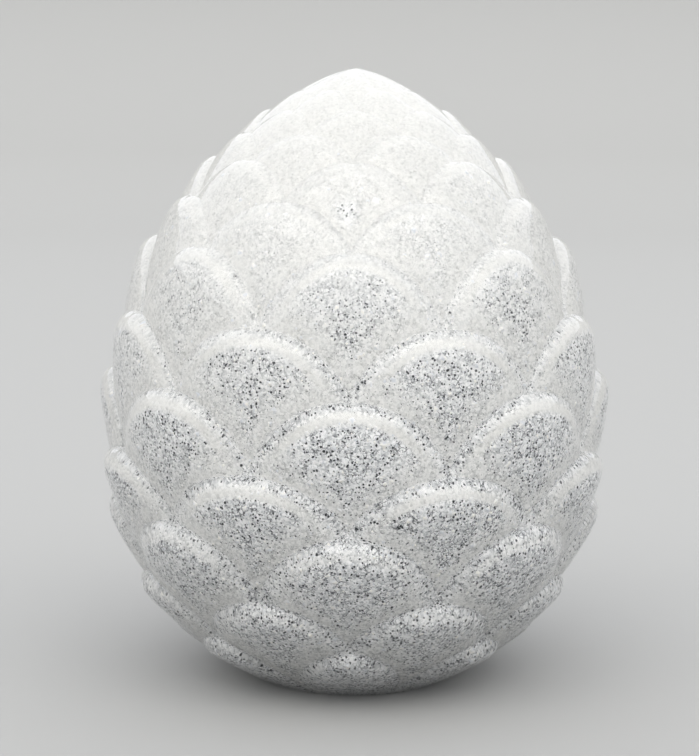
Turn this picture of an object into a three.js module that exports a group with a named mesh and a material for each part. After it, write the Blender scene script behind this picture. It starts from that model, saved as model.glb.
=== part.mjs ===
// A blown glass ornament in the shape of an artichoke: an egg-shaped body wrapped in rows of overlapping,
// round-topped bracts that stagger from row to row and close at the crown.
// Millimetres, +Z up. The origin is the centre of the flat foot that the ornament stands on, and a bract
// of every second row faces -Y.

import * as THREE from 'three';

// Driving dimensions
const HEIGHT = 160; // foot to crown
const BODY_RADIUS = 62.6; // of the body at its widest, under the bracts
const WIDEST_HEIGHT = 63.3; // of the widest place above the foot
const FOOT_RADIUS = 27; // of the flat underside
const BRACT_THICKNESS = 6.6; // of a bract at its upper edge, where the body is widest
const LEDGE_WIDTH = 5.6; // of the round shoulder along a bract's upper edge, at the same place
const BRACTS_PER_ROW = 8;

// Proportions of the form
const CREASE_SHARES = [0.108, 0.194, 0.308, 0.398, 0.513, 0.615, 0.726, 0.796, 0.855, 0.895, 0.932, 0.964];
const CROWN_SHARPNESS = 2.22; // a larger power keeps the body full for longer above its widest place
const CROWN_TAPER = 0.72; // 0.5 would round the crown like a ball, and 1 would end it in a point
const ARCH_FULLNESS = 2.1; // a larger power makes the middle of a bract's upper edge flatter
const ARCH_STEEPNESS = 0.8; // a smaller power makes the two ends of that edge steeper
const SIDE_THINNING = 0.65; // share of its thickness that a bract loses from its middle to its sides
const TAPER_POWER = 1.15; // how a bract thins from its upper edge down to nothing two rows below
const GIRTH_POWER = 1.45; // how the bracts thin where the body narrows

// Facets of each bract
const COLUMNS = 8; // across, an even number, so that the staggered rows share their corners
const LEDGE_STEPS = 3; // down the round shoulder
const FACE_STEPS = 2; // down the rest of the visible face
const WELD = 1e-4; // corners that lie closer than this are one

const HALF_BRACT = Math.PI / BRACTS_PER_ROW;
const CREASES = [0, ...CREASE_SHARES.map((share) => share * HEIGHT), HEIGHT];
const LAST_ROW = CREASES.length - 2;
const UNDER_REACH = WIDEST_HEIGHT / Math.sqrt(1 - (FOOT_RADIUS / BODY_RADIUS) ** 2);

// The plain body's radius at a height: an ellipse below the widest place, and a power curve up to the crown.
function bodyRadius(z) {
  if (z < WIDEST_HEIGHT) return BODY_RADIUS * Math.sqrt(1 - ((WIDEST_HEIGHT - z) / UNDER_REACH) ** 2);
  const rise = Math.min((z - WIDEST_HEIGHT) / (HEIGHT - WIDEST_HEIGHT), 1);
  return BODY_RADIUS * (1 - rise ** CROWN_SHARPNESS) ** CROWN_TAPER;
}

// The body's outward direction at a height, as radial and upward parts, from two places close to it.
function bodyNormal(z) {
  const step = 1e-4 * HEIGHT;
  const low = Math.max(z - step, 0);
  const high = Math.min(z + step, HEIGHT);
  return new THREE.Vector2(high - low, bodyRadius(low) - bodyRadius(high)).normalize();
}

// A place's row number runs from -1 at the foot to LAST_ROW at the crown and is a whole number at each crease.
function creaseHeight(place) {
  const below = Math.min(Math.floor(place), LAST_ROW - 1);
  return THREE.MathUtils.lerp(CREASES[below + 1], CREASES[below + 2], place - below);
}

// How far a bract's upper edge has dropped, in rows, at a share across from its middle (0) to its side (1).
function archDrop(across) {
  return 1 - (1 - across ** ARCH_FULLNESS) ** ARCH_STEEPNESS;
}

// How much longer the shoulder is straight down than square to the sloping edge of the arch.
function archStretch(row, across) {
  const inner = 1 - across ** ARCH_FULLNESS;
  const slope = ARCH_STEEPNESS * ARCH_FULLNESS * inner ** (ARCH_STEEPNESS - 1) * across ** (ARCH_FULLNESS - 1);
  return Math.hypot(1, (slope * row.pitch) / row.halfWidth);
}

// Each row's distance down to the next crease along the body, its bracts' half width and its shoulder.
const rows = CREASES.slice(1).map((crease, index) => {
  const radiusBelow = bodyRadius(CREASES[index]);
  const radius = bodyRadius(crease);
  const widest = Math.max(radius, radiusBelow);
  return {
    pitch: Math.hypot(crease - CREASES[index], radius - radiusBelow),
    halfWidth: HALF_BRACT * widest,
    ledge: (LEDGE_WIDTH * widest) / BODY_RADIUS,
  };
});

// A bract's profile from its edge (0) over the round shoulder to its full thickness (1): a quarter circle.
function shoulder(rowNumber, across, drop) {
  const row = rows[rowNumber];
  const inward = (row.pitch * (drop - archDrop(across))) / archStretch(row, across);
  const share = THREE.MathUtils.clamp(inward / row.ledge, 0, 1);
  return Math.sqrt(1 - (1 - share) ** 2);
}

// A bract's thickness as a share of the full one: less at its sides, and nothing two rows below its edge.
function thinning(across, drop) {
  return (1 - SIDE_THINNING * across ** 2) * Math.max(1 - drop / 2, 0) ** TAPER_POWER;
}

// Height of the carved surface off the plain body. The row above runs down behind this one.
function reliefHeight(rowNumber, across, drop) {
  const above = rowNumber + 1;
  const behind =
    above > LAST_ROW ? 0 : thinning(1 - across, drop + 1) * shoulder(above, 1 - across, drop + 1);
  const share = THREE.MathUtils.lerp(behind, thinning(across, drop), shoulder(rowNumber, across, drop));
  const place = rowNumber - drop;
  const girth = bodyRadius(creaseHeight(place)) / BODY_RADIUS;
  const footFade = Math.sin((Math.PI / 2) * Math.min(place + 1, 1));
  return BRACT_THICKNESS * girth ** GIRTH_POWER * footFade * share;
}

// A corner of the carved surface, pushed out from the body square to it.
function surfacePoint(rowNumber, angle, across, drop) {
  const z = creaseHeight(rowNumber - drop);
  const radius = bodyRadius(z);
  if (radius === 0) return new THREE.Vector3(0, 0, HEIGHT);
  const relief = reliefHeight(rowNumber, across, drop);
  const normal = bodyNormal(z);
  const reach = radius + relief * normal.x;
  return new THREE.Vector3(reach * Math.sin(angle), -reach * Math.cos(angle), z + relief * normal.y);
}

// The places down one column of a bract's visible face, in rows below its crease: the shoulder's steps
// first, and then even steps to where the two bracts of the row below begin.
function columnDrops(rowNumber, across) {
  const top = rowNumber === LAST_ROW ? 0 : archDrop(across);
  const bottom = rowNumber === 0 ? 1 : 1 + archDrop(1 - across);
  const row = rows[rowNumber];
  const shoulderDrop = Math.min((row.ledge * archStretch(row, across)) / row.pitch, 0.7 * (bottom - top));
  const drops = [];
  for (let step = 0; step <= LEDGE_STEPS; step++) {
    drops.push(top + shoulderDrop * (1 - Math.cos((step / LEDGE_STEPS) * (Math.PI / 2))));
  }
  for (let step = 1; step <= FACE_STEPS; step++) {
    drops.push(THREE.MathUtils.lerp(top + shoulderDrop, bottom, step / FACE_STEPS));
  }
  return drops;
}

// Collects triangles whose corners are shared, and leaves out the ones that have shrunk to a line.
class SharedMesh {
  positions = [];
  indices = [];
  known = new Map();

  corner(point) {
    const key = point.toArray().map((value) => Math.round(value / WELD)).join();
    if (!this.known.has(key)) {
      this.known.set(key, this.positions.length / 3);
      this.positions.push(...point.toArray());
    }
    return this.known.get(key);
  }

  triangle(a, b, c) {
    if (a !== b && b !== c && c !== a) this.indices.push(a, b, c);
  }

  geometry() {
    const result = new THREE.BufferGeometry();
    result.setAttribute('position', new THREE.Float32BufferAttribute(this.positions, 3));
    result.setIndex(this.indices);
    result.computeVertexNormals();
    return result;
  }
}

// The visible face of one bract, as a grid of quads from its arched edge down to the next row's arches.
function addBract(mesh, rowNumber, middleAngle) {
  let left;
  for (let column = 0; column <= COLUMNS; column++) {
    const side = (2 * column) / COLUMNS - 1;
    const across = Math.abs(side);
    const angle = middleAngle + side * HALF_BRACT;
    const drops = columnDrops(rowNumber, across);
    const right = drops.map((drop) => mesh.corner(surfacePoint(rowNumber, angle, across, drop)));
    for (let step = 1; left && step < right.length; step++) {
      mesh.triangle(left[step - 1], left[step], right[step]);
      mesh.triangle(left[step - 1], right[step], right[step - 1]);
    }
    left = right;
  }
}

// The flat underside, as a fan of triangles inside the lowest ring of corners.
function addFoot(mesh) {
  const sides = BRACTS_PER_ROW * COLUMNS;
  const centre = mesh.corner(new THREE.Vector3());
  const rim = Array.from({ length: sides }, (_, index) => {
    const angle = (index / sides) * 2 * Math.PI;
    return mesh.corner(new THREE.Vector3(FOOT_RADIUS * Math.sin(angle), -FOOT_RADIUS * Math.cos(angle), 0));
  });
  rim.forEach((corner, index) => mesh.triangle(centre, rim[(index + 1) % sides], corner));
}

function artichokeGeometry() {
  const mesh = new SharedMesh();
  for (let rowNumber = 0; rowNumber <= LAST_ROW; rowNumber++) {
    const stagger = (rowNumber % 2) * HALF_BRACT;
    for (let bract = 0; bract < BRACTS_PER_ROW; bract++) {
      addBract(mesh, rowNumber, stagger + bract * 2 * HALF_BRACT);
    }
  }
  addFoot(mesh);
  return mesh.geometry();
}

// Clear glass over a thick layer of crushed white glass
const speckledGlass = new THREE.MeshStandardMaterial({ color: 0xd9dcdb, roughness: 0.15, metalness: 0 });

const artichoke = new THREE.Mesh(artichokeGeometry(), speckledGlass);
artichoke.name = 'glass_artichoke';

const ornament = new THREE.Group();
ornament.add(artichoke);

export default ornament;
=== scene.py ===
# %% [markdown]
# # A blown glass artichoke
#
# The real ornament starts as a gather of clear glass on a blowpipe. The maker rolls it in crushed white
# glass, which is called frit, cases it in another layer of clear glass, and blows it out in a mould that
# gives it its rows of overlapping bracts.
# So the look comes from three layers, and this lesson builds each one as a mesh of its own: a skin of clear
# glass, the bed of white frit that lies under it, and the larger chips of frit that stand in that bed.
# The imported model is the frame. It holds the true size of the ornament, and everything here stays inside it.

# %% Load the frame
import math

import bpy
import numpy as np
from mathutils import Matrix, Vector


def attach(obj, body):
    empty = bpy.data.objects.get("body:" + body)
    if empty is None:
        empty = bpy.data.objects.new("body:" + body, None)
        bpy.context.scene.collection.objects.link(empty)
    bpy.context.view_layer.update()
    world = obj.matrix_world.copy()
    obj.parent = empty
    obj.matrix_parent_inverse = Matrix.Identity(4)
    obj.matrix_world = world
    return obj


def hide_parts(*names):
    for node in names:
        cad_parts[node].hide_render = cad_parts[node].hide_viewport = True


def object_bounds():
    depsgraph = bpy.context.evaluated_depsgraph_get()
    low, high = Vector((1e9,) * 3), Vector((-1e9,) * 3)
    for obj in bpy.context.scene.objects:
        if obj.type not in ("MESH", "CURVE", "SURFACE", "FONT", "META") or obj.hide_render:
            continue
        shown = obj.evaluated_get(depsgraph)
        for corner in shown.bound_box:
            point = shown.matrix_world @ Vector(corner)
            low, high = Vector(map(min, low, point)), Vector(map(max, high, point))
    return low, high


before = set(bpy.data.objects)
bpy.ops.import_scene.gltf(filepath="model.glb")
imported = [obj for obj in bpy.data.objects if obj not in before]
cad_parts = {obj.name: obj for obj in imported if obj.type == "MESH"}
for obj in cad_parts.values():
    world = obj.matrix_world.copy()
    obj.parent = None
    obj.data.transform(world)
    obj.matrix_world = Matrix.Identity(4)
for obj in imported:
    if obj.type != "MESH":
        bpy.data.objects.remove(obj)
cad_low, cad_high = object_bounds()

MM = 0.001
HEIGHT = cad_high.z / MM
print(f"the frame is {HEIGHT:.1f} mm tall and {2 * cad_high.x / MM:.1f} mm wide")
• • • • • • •
**WHAT YOU WILL DO**: Write out, exactly as they stand, the lines from the one containing "const artichoke = new" through the one containing "in imported if", both ends included.

**EXERCISE ANSWER**:
const artichoke = new THREE.Mesh(artichokeGeometry(), speckledGlass);
artichoke.name = 'glass_artichoke';

const ornament = new THREE.Group();
ornament.add(artichoke);

export default ornament;
=== scene.py ===
# %% [markdown]
# # A blown glass artichoke
#
# The real ornament starts as a gather of clear glass on a blowpipe. The maker rolls it in crushed white
# glass, which is called frit, cases it in another layer of clear glass, and blows it out in a mould that
# gives it its rows of overlapping bracts.
# So the look comes from three layers, and this lesson builds each one as a mesh of its own: a skin of clear
# glass, the bed of white frit that lies under it, and the larger chips of frit that stand in that bed.
# The imported model is the frame. It holds the true size of the ornament, and everything here stays inside it.

# %% Load the frame
import math

import bpy
import numpy as np
from mathutils import Matrix, Vector


def attach(obj, body):
    empty = bpy.data.objects.get("body:" + body)
    if empty is None:
        empty = bpy.data.objects.new("body:" + body, None)
        bpy.context.scene.collection.objects.link(empty)
    bpy.context.view_layer.update()
    world = obj.matrix_world.copy()
    obj.parent = empty
    obj.matrix_parent_inverse = Matrix.Identity(4)
    obj.matrix_world = world
    return obj


def hide_parts(*names):
    for node in names:
        cad_parts[node].hide_render = cad_parts[node].hide_viewport = True


def object_bounds():
    depsgraph = bpy.context.evaluated_depsgraph_get()
    low, high = Vector((1e9,) * 3), Vector((-1e9,) * 3)
    for obj in bpy.context.scene.objects:
        if obj.type not in ("MESH", "CURVE", "SURFACE", "FONT", "META") or obj.hide_render:
            continue
        shown = obj.evaluated_get(depsgraph)
        for corner in shown.bound_box:
            point = shown.matrix_world @ Vector(corner)
            low, high = Vector(map(min, low, point)), Vector(map(max, high, point))
    return low, high


before = set(bpy.data.objects)
bpy.ops.import_scene.gltf(filepath="model.glb")
imported = [obj for obj in bpy.data.objects if obj not in before]
cad_parts = {obj.name: obj for obj in imported if obj.type == "MESH"}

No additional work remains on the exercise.